- _SET TASK_
Count lines with the string "import" in them. State the number alone.

- _MATERIAL PROVIDED_
__________________________________________________
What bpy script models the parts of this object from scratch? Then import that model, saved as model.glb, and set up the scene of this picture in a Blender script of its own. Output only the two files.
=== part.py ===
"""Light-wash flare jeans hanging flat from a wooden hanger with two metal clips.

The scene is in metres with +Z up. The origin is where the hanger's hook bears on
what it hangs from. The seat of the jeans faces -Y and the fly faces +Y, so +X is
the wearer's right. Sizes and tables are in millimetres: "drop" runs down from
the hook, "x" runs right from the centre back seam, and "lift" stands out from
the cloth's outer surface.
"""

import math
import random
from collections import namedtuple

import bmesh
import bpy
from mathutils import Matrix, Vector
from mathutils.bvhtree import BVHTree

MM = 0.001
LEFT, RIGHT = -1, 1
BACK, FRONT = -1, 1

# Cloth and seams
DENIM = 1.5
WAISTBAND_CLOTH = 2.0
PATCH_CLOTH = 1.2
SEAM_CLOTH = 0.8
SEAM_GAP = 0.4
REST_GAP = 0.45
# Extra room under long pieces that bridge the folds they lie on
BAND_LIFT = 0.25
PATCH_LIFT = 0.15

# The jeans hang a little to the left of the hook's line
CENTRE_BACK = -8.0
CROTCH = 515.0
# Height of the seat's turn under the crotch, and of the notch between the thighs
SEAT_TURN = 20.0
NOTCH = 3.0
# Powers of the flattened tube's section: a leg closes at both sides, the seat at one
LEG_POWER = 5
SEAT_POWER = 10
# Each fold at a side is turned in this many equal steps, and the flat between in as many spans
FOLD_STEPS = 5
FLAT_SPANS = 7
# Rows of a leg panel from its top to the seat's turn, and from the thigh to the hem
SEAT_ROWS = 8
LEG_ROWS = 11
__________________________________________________
- _COMPLETED TASK_
8